I am not suggesting that every Meeting starts doing things the same way as YFGM. Clearly Sunday worship works well enough for tens of thousands of people across Britain to attend, and in any case we’d have difficulty finding enough Meeting Houses floors to sleep on if everyone started copying Young Friends. But it does show, I hope, that we can be more varied in how we worship and practice without losing the core of our Quakerism, and we should be more imaginative in what we try. Whooshing is about doing more of the good stuff, which is not necessarily the same as doing more of the existing stuff.

Oliver Robertson gave this talk at the Whoosh! conference at Woodbrooke Quaker Study Centre in Birmingham in 07/2012. A shorter version is available on The Friend website.

Craig Barnett has written about the Whoosh! conference for Nayler and Don Badgley has written from a US Quaker perspective.

4 thoughts on “Whoosh! The good stuff

  1. Of course, in the earliest days there were no separate business meetings: business was conducted before, after or sometimes even during ordinary meetings for worship. The introduction of separate business meetings by the rising hierarchy in Friends with the 19 rules for meetings for discipline was what led to the great Wilkinson-Story Separation (1667-83). Unfortunately, at least to my mind, the hierarchy prevailed. A new, revitalising approach is oh, so welcome.

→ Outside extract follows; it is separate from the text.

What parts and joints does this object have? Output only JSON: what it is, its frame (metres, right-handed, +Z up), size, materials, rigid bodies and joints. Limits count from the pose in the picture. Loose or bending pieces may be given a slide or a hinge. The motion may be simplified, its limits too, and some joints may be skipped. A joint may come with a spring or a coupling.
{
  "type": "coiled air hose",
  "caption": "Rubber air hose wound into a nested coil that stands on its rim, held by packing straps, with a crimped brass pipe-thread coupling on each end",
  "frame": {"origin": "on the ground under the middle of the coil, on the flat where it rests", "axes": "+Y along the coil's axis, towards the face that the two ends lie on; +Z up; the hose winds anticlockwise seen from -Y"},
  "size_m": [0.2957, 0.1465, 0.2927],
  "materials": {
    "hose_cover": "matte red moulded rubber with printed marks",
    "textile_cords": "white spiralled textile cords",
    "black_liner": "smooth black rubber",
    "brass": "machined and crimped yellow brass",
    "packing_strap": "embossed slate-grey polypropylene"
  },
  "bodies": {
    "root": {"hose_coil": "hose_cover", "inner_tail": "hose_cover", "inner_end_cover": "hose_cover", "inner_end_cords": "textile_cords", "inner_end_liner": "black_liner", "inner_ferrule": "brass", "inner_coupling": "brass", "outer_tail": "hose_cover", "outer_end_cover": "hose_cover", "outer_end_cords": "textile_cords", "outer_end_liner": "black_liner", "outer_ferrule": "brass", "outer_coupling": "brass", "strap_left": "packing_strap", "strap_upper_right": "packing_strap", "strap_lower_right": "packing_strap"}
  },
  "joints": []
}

  2. ‘At Young Friends’ weekends, participants worship together, but they also do Quaker business together, play together, clean together and, perhaps most importantly, eat together.’
    Some years ago, in asking why children settled into worship at camp but not on sunday mornings, Watford Meeting identified much the same about AM camp. Having ‘all age worship’ about 4 times a year when we eat together and do activities together and then worship together have definitely strengthened our meeting. We don’t all have to do things quite like YFGM (especially the sleeping on floors bit!), but there are ways we bring the experience of community into our meetings.
    Thanks for this article Oliver, you make important points very clearly.

  3. The volume of business conducted, and the amount of time spent on fairly minor matters, has contributed to the business meeting being regarded as a chore and not well attended at many Monthly Meetings. Friends seem to think this is what Quakers do, but putting all business through theoretically the whole is something that only developed during the 2nd half of Quakerism historically. Each MM used to have several Meetings in it, none of them including everyone and each with its own sphere, altho a number of things required action by more than one.

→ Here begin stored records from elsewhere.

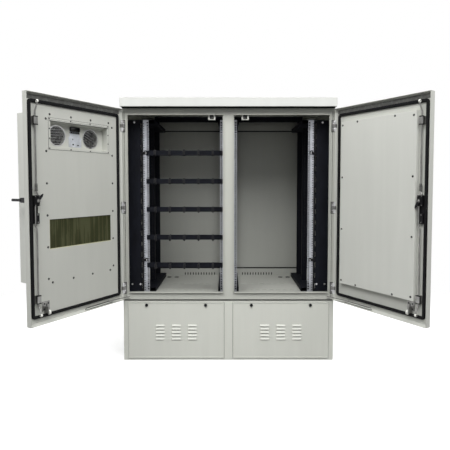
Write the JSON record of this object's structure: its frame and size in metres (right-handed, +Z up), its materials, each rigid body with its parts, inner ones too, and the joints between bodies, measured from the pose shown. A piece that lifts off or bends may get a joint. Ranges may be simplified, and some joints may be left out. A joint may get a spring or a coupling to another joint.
{
  "type": "outdoor equipment enclosure",
  "caption": "Two-bay outdoor rack cabinet on a plinth, with hinged doors, a door-mounted air conditioner, rod locks and cable managers.",
  "frame": {"origin": "on the ground at the centre of the plinth's footprint", "axes": "+Z up, -Y towards the front, +X to the right seen from the front"},
  "size_m": [2.1423, 1.2098, 1.616],
  "materials": {
    "body_paint": "light grey powder coat, fine texture",
    "roof_paint": "pale grey powder coat",
    "dark_paint": "black powder coat, satin",
    "zinc": "zinc plated, satin",
    "black_plastic": "moulded, satin",
    "nylon": "moulded, natural",
    "seal_rubber": "foamed rubber, matt",
    "fin_metal": "coated fins, satin"
  },
  "bodies": {
    "cabinet": {"plinth_frame": "body_paint", "plinth_cover_left": "body_paint", "plinth_cover_right": "body_paint", "cabinet_body": "body_paint", "front_frame": "body_paint", "rear_cover": "body_paint", "roof_cover": "roof_paint", "left_bay_outer_rail": "zinc", "left_bay_inner_rail": "zinc", "right_bay_outer_rail": "zinc", "right_bay_inner_rail": "zinc", "left_rack_frame": "dark_paint", "right_rack_frame": "dark_paint", "left_cable_panel": "dark_paint", "right_cable_panel": "dark_paint", "cable_manager_1": "black_plastic", "cable_manager_2": "black_plastic", "cable_manager_3": "black_plastic", "cable_manager_4": "black_plastic", "cable_manager_5": "black_plastic", "door_switch_left": "nylon", "door_switch_right": "nylon", "left_hinge_1": "zinc", "left_hinge_2": "zinc", "left_hinge_3": "zinc", "right_hinge_1": "zinc", "right_hinge_2": "zinc", "right_hinge_3": "zinc"},
    "left_switch_plunger": {"switch_plunger_left": "black_plastic"},
    "right_switch_plunger": {"switch_plunger_right": "black_plastic"},
    "left_door_leaf": {"left_door": "body_paint", "left_gasket": "seal_rubber", "ac_housing": "body_paint", "ac_return_panel": "body_paint", "ac_core": "fin_metal", "ac_controller": "black_plastic", "left_lock_case": "black_plastic", "left_handle_base": "dark_paint", "left_lifter_bracket": "zinc"},
    "fan_1": {"ac_fan_1": "black_plastic"},
    "fan_2": {"ac_fan_2": "black_plastic"},
    "left_lock_spindle": {"left_cam": "dark_paint"},
    "left_lever": {"left_handle": "dark_paint"},
    "left_upper_lock_rod": {"left_upper_rod": "zinc"},
    "left_lower_lock_rod": {"left_lower_rod": "zinc"},
    "left_wheel": {"left_lifter_wheel": "nylon"},
    "left_stay_arm": {"left_stay": "zinc"},
    "right_door_leaf": {"right_door": "body_paint", "right_gasket": "seal_rubber", "right_inner_cover": "body_paint", "right_lock_case": "black_plastic", "right_handle_base": "dark_paint", "right_lifter_bracket": "zinc"},
    "right_lock_spindle": {"right_cam": "dark_paint"},
    "right_lever": {"right_handle": "dark_paint"},
    "right_upper_lock_rod": {"right_upper_rod": "zinc"},
    "right_lower_lock_rod": {"right_lower_rod": "zinc"},
    "right_wheel": {"right_lifter_wheel": "nylon"},
    "right_stay_arm": {"right_stay": "zinc"}
  },
  "joints": [
    {"name": "left_door_hinge", "type": "hinge", "parent": "cabinet", "child": "left_door_leaf", "pos_m": [-0.6475, -0.3185, 0.95], "axis": [0, 0, 1], "range_deg": [0, 121.5]},
    {"name": "left_handle_turn", "type": "hinge", "parent": "left_door_leaf", "child": "left_lock_spindle", "pos_m": [-0.95422, -0.82955, 1.015], "axis": [0.8526, -0.5225, 0], "range_deg": [0, 90]},
    {"name": "left_lever_fold", "type": "hinge", "parent": "left_lock_spindle", "child": "left_lever", "pos_m": [-0.99822, -0.80259, 1.015], "axis": [0, 0, 1], "range_deg": [0, 90]},
    {"name": "left_upper_rod_slide", "type": "slide", "parent": "left_door_leaf", "child": "left_upper_lock_rod", "axis": [0, 0, 1], "range_m": [0, 0.016]},
    {"name": "left_lower_rod_slide", "type": "slide", "parent": "left_door_leaf", "child": "left_lower_lock_rod", "axis": [0, 0, -1], "range_m": [0, 0.016]},
    {"name": "left_wheel_spin", "type": "hinge", "parent": "left_door_leaf", "child": "left_wheel", "pos_m": [-0.91957, -0.79214, 0.4405], "axis": [-0.5225, -0.8526, 0], "continuous": true},
    {"name": "left_stay_hinge", "type": "hinge", "parent": "cabinet", "child": "left_stay_arm", "pos_m": [-0.617, -0.317, 0.4015], "axis": [0, 0, 1], "range_deg": [0, 131]},
    {"name": "left_switch_plunger_slide", "type": "slide", "parent": "cabinet", "child": "left_switch_plunger", "axis": [0, 1, 0], "range_m": [0, 0.004], "stiffness_N_per_m": 250, "springref_m": -0.002},
    {"name": "right_door_hinge", "type": "hinge", "parent": "cabinet", "child": "right_door_leaf", "pos_m": [0.6475, -0.3185, 0.95], "axis": [0, 0, -1], "range_deg": [0, 121.5]},
    {"name": "right_handle_turn", "type": "hinge", "parent": "right_door_leaf", "child": "right_lock_spindle", "pos_m": [0.95422, -0.82955, 1.015], "axis": [-0.8526, -0.5225, 0], "range_deg": [0, 90]},
    {"name": "right_lever_lift", "type": "hinge", "parent": "right_lock_spindle", "child": "right_lever", "pos_m": [0.99822, -0.80259, 1.015], "axis": [0, 0, -1], "range_deg": [0, 90]},
    {"name": "right_upper_rod_slide", "type": "slide", "parent": "right_door_leaf", "child": "right_upper_lock_rod", "axis": [0, 0, 1], "range_m": [0, 0.016]},
    {"name": "right_lower_rod_slide", "type": "slide", "parent": "right_door_leaf", "child": "right_lower_lock_rod", "axis": [0, 0, -1], "range_m": [0, 0.016]},
    {"name": "right_wheel_spin", "type": "hinge", "parent": "right_door_leaf", "child": "right_wheel", "pos_m": [0.91957, -0.79214, 0.4405], "axis": [0.5225, -0.8526, 0], "continuous": true},
    {"name": "right_stay_hinge", "type": "hinge", "parent": "cabinet", "child": "right_stay_arm", "pos_m": [0.617, -0.317, 0.4015], "axis": [0, 0, -1], "range_deg": [0, 131]},
    {"name": "right_switch_plunger_slide", "type": "slide", "parent": "cabinet", "child": "right_switch_plunger", "axis": [0, 1, 0], "range_m": [0, 0.004], "stiffness_N_per_m": 250, "springref_m": -0.002},
    {"name": "fan_1_spin", "type": "hinge", "parent": "left_door_leaf", "child": "fan_1", "pos_m": [-0.80205, -0.45836, 1.356], "axis": [-0.8526, 0.5225, 0], "continuous": true},
    {"name": "fan_2_spin", "type": "hinge", "parent": "left_door_leaf", "child": "fan_2", "pos_m": [-0.92066, -0.65191, 1.356], "axis": [-0.8526, 0.5225, 0], "continuous": true}
  ],
  "couplings": [
    {"joint": "left_upper_rod_slide", "follows": "left_handle_turn", "m_per_rad": 0.010185},
    {"joint": "left_lower_rod_slide", "follows": "left_handle_turn", "m_per_rad": 0.010185},
    {"joint": "left_stay_hinge", "follows": "left_door_hinge", "ratio": 1.0764},
    {"joint": "right_upper_rod_slide", "follows": "right_handle_turn", "m_per_rad": 0.010185},
    {"joint": "right_lower_rod_slide", "follows": "right_handle_turn", "m_per_rad": 0.010185},
    {"joint": "right_stay_hinge", "follows": "right_door_hinge", "ratio": 1.0764}
  ]
}
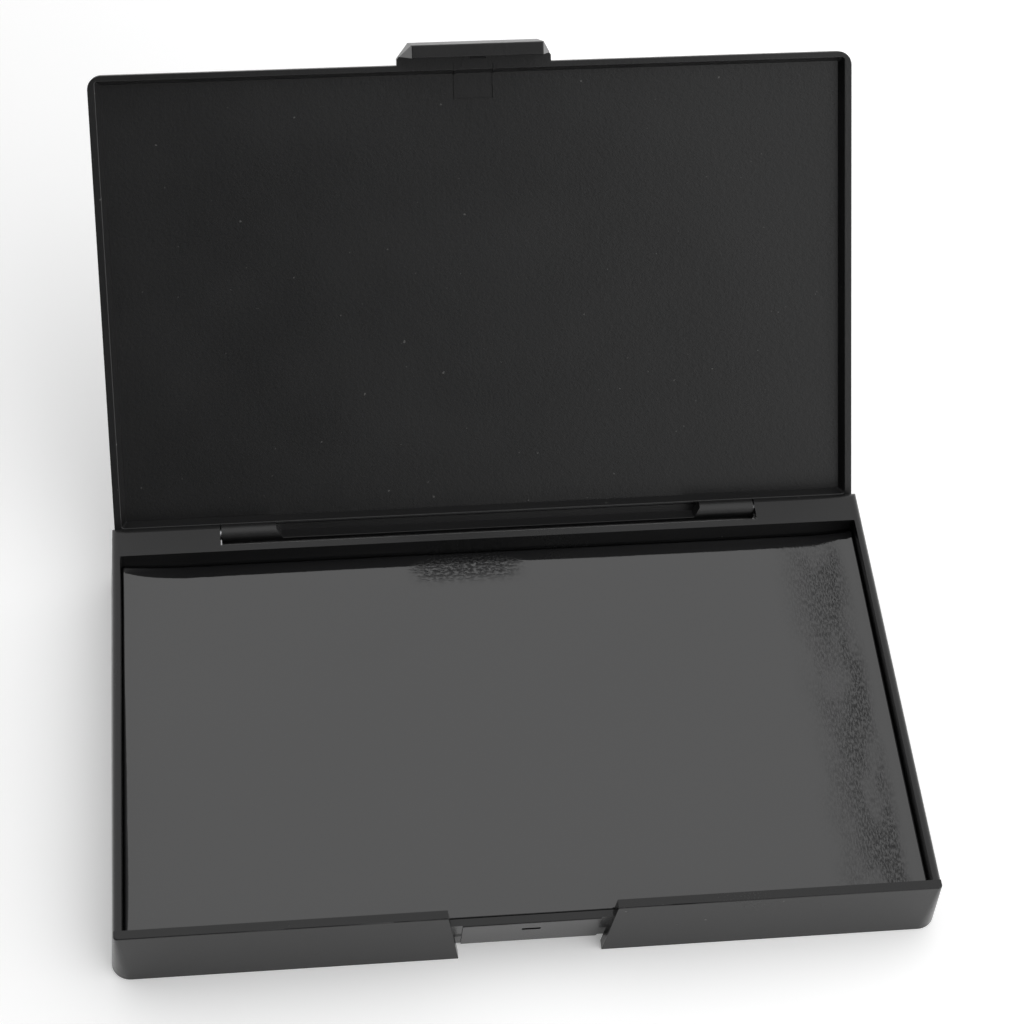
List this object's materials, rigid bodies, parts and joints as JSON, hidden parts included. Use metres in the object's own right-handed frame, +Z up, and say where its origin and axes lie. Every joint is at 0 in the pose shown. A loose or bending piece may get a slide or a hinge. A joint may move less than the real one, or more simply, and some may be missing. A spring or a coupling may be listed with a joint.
{
  "type": "hinged ink pad",
  "caption": "Large hinged ink pad: flat black case with a cloth-covered felt pad set in a shallow well, and a shallow lid with a front latch tab that stands open.",
  "frame": {"origin": "middle of the tray's underside, on the table", "axes": "+Z up, +Y from the latch side to the hinge side, +X to the right seen from the latch side"},
  "size_m": [0.1684, 0.1718, 0.0995],
  "materials": {
    "case": "satin",
    "case_lid": "fine matte grain",
    "pad_cloth": "woven cloth wet with black ink",
    "felt": "ink-soaked felt",
    "board": "matte",
    "adhesive": "double-sided tape",
    "pin_steel": "drawn"
  },
  "bodies": {
    "base": {"base_tray": "case", "pad_cloth_cover": "pad_cloth", "pad_felt_core": "felt", "pad_backing_board": "board", "adhesive_sheet": "adhesive", "hinge_pin_left": "pin_steel", "hinge_pin_right": "pin_steel"},
    "lid": {"lid_shell": "case_lid"}
  },
  "joints": [
    {"name": "lid_hinge", "type": "hinge", "parent": "base", "child": "lid", "pos_m": [0, 0.0486, 0.0142], "axis": [1, 0, 0], "range_deg": [0, 130]}
  ]
}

    I think all the administrivia is a burden on the attempt to keep a worshipful spirit during business. I think most business meetings now do not regularly have silence between each person speaking.

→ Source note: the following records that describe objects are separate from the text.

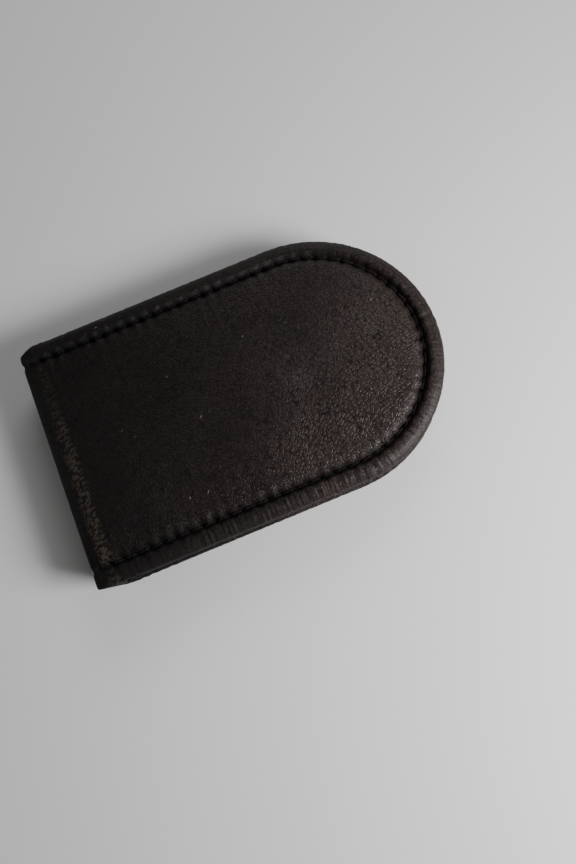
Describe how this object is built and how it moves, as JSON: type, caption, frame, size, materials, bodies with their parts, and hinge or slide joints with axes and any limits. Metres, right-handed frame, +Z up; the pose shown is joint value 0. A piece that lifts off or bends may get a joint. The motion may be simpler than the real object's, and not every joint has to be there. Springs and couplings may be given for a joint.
{
  "type": "magnetic leather money clip",
  "caption": "Slim magnetic money clip: padded leather flaps with round tips, stitched edges and a folded spine, opening flat like a book.",
  "frame": {"origin": "bottom centre of the closed clip, on the surface that it lies on", "axes": "+X from the fold to the round tips, +Y across the flaps, +Z up through the thickness, from the lower flap to the upper flap"},
  "size_m": [0.076, 0.049, 0.0106],
  "materials": {
    "cover_leather": "near-black soft nappa, fine pebbled grain, satin",
    "lining_leather": "near-black smooth nappa, satin",
    "sewing_thread": "black twisted polyester thread",
    "stiffener_board": "bonded leather fibre board, matt",
    "pad_foam": "grey closed-cell foam, matt",
    "magnet_plating": "bright nickel plating",
    "cloth_tape": "off-white woven cloth tape, matt"
  },
  "bodies": {
    "lower_flap": {"lower_cover": "cover_leather", "lower_lining": "lining_leather", "lower_board": "stiffener_board", "lower_magnets": "magnet_plating", "lower_magnet_tape": "cloth_tape", "lower_pad": "pad_foam", "lower_needle_stitches": "sewing_thread", "lower_bobbin_stitches": "sewing_thread"},
    "spine": {"spine_cover": "cover_leather", "spine_lining": "lining_leather", "spine_needle_stitches": "sewing_thread", "spine_bobbin_stitches": "sewing_thread"},
    "upper_flap": {"upper_cover": "cover_leather", "upper_lining": "lining_leather", "upper_board": "stiffener_board", "upper_magnets": "magnet_plating", "upper_magnet_tape": "cloth_tape", "upper_pad": "pad_foam", "upper_needle_stitches": "sewing_thread", "upper_bobbin_stitches": "sewing_thread"}
  },
  "joints": [
    {"name": "lower_crease", "type": "hinge", "parent": "lower_flap", "child": "spine", "pos_m": [-0.0341, 0, 0.0025], "axis": [0, -1, 0], "range_deg": [0, 61.82]},
    {"name": "upper_crease", "type": "hinge", "parent": "spine", "child": "upper_flap", "pos_m": [-0.0371, 0, 0.0081], "axis": [0, -1, 0], "range_deg": [0, 118.18]}
  ],
  "couplings": [
    {"joint": "upper_crease", "follows": "lower_crease", "ratio": 1.9116}
  ]
}
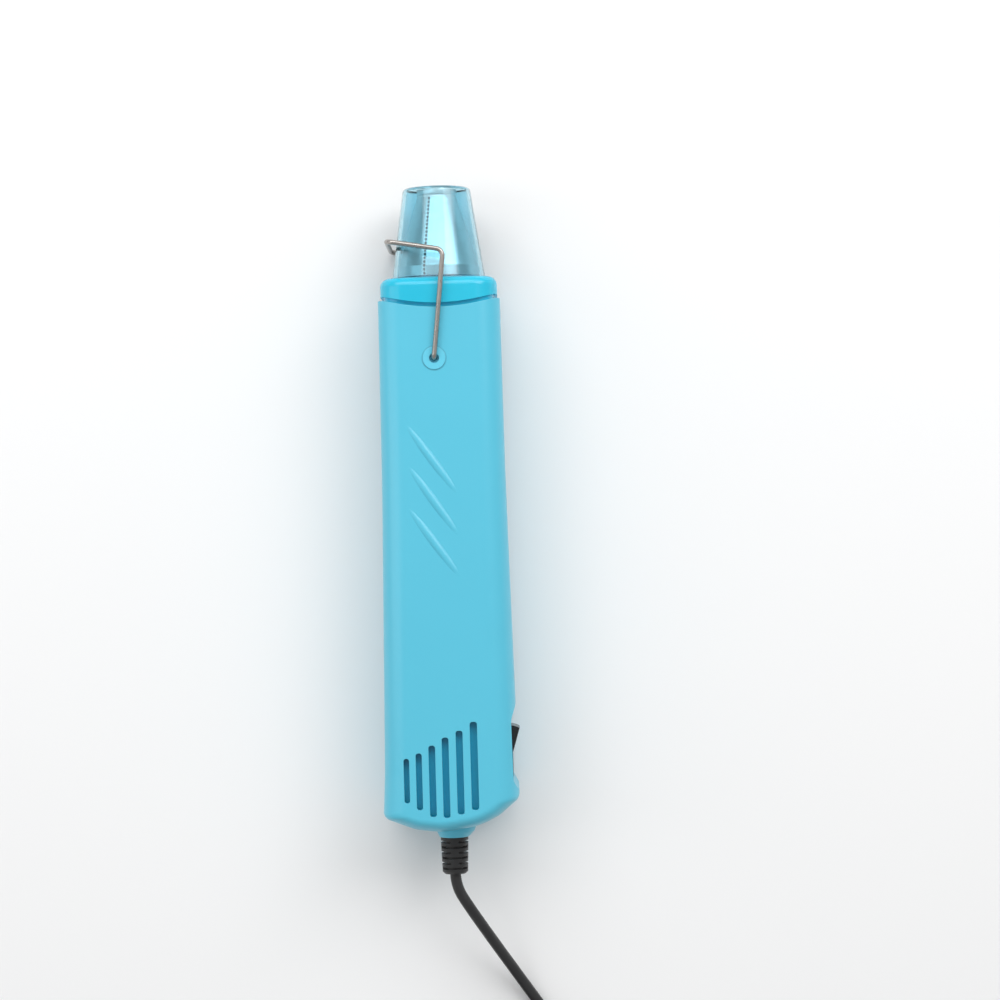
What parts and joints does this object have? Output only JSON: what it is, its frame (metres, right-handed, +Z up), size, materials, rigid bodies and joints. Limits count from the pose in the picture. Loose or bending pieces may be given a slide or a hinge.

    I have visited several YMs, and they are usually somewhere inbetween a frenetic business pace and a worshipful gathering, with parts usually of each. Ohio YM, of those I have visited, does the best at keeping business worshipful.

    I wonder if Friends should reconsider what matters really need to go before the whole body, and leave relatively minor matters to smaller bodies and officers. I also wonder if Friends could move in the direction of reducing the crushing burden of many committees in too many places, and back towards a few select meetings with a careful discernment about each member’s gifts and placing them rightly.

  4. There are Friends who love our business sessions, though I have to admit I’m rarely one of them. (This is a confession of someone who has often served as clerk. Ahem.)
    On the other hand, when I’m part of a non-Quaker business meeting, I really miss our process and its quest for unity. What gives?
    Maybe I’ve simply tired of our talking about doing this or that, rather than actually just doing it. This could even be the reason our committees are, for the most part, struggling. I much prefer a business session where a committee reports what it did or decided to those where we try to second-guess those we appointed to do the work. Trust them, please, and be thankful.
    One insight I love comes from some monthly minutes from Lurgan, Ireland, men’s meetings in the late 1600s: we have no business to report. Imagine how the session actually went, steeping in the Spirit. Or am I being too optimistic?